======== Dataset excerpt

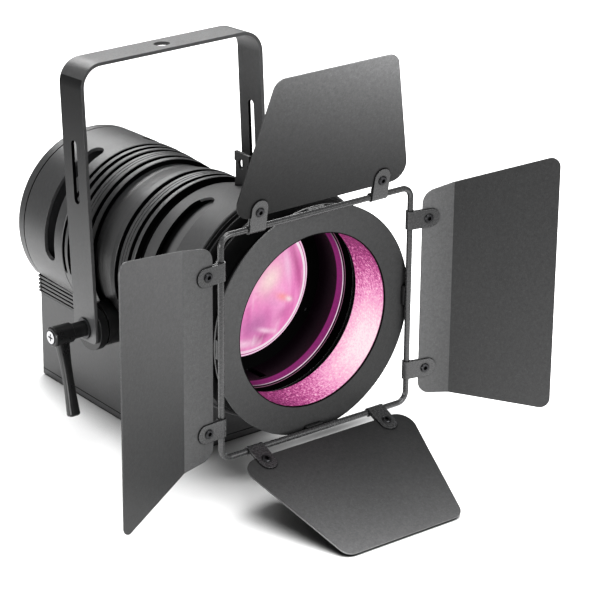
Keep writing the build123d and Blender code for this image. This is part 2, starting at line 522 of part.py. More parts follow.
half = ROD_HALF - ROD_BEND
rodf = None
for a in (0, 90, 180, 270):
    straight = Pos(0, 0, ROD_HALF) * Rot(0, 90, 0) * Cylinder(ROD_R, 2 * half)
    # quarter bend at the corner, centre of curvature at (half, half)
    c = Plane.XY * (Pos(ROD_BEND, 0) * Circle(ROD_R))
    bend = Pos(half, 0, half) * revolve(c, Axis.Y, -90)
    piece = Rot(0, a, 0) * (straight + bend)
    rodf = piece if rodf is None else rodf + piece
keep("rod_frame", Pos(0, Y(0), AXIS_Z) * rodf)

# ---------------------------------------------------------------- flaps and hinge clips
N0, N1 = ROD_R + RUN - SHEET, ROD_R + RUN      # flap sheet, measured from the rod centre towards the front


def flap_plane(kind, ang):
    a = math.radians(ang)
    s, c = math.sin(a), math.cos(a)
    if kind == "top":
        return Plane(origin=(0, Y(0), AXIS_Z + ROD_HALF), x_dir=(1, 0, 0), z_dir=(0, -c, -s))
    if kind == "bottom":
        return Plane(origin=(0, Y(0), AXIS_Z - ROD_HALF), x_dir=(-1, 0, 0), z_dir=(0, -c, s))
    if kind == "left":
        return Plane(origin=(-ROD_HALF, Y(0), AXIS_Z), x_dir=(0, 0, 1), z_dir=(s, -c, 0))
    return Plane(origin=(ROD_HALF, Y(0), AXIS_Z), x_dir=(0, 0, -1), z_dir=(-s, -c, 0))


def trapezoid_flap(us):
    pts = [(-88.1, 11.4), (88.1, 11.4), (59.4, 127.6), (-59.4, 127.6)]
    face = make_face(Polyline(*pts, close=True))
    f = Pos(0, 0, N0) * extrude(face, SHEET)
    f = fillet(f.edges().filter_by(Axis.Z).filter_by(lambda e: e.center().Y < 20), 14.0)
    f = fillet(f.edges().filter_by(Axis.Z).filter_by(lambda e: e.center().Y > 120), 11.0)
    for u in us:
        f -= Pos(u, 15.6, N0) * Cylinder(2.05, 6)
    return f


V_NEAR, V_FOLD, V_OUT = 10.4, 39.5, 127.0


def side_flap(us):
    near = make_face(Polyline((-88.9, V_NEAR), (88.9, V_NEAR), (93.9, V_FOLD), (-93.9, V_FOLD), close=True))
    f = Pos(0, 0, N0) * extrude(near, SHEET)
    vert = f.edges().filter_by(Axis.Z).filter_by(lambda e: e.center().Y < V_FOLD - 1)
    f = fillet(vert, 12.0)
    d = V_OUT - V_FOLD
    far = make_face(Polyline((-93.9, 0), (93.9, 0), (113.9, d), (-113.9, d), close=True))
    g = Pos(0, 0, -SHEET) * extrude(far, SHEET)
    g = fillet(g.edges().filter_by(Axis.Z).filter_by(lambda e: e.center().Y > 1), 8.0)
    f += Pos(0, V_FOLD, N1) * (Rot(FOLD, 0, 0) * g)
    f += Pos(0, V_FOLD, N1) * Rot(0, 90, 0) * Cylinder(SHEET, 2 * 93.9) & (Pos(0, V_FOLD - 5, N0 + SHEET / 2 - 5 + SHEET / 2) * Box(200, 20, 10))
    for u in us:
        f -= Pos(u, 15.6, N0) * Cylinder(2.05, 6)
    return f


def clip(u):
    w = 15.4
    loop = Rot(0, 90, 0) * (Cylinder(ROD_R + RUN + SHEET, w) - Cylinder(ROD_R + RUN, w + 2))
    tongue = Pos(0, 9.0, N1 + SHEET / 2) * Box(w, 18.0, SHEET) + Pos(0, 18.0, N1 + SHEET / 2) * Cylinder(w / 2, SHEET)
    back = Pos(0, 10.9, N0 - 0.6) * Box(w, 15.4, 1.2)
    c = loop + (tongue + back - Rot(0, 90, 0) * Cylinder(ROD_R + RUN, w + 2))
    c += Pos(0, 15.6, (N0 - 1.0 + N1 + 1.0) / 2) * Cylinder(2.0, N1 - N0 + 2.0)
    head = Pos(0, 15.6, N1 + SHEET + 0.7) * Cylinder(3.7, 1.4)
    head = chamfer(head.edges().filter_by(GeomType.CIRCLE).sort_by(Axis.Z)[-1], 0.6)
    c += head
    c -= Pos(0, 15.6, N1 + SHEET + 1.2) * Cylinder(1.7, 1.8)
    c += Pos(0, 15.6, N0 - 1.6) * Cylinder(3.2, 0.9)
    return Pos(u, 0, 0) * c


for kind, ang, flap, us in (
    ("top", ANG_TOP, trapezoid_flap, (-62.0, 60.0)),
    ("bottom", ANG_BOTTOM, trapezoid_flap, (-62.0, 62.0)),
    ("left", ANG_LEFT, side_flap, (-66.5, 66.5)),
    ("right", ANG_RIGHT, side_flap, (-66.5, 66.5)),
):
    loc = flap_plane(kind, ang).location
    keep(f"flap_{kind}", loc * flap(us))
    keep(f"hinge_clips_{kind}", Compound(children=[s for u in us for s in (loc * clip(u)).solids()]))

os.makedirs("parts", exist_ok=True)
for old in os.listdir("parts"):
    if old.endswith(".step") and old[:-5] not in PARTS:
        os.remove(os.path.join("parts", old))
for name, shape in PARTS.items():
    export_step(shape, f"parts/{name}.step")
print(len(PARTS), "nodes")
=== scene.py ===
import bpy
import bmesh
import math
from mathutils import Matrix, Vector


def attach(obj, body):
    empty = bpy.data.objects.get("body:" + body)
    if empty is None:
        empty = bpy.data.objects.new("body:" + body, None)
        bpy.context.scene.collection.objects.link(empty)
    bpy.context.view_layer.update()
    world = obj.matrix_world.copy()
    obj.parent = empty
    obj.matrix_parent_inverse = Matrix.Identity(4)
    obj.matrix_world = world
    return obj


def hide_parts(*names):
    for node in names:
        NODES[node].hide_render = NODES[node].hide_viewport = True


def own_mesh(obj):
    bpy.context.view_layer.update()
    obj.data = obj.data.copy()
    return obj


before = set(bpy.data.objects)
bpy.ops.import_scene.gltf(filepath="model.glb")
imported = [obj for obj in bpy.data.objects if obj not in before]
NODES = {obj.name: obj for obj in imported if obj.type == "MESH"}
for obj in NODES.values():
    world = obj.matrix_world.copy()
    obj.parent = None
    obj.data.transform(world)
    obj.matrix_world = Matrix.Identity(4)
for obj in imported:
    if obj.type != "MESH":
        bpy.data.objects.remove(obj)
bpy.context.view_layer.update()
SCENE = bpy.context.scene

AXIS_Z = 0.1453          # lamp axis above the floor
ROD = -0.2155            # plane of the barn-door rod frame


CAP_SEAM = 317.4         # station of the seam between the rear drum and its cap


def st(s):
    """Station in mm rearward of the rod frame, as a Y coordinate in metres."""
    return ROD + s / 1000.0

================

__Written exercise__:
Extract the lines from the line with "for kind, ang, flap, us" to the line with "bpy.data.objects.remove(obj)", inclusive, reproducing them exactly and leaving out every other line.

__Correct result__:
for kind, ang, flap, us in (
    ("top", ANG_TOP, trapezoid_flap, (-62.0, 60.0)),
    ("bottom", ANG_BOTTOM, trapezoid_flap, (-62.0, 62.0)),
    ("left", ANG_LEFT, side_flap, (-66.5, 66.5)),
    ("right", ANG_RIGHT, side_flap, (-66.5, 66.5)),
):
    loc = flap_plane(kind, ang).location
    keep(f"flap_{kind}", loc * flap(us))
    keep(f"hinge_clips_{kind}", Compound(children=[s for u in us for s in (loc * clip(u)).solids()]))

os.makedirs("parts", exist_ok=True)
for old in os.listdir("parts"):
    if old.endswith(".step") and old[:-5] not in PARTS:
        os.remove(os.path.join("parts", old))
for name, shape in PARTS.items():
    export_step(shape, f"parts/{name}.step")
print(len(PARTS), "nodes")
=== scene.py ===
import bpy
import bmesh
import math
from mathutils import Matrix, Vector


def attach(obj, body):
    empty = bpy.data.objects.get("body:" + body)
    if empty is None:
        empty = bpy.data.objects.new("body:" + body, None)
        bpy.context.scene.collection.objects.link(empty)
    bpy.context.view_layer.update()
    world = obj.matrix_world.copy()
    obj.parent = empty
    obj.matrix_parent_inverse = Matrix.Identity(4)
    obj.matrix_world = world
    return obj


def hide_parts(*names):
    for node in names:
        NODES[node].hide_render = NODES[node].hide_viewport = True


def own_mesh(obj):
    bpy.context.view_layer.update()
    obj.data = obj.data.copy()
    return obj


before = set(bpy.data.objects)
bpy.ops.import_scene.gltf(filepath="model.glb")
imported = [obj for obj in bpy.data.objects if obj not in before]
NODES = {obj.name: obj for obj in imported if obj.type == "MESH"}
for obj in NODES.values():
    world = obj.matrix_world.copy()
    obj.parent = None
    obj.data.transform(world)
    obj.matrix_world = Matrix.Identity(4)
for obj in imported:
    if obj.type != "MESH":
        bpy.data.objects.remove(obj)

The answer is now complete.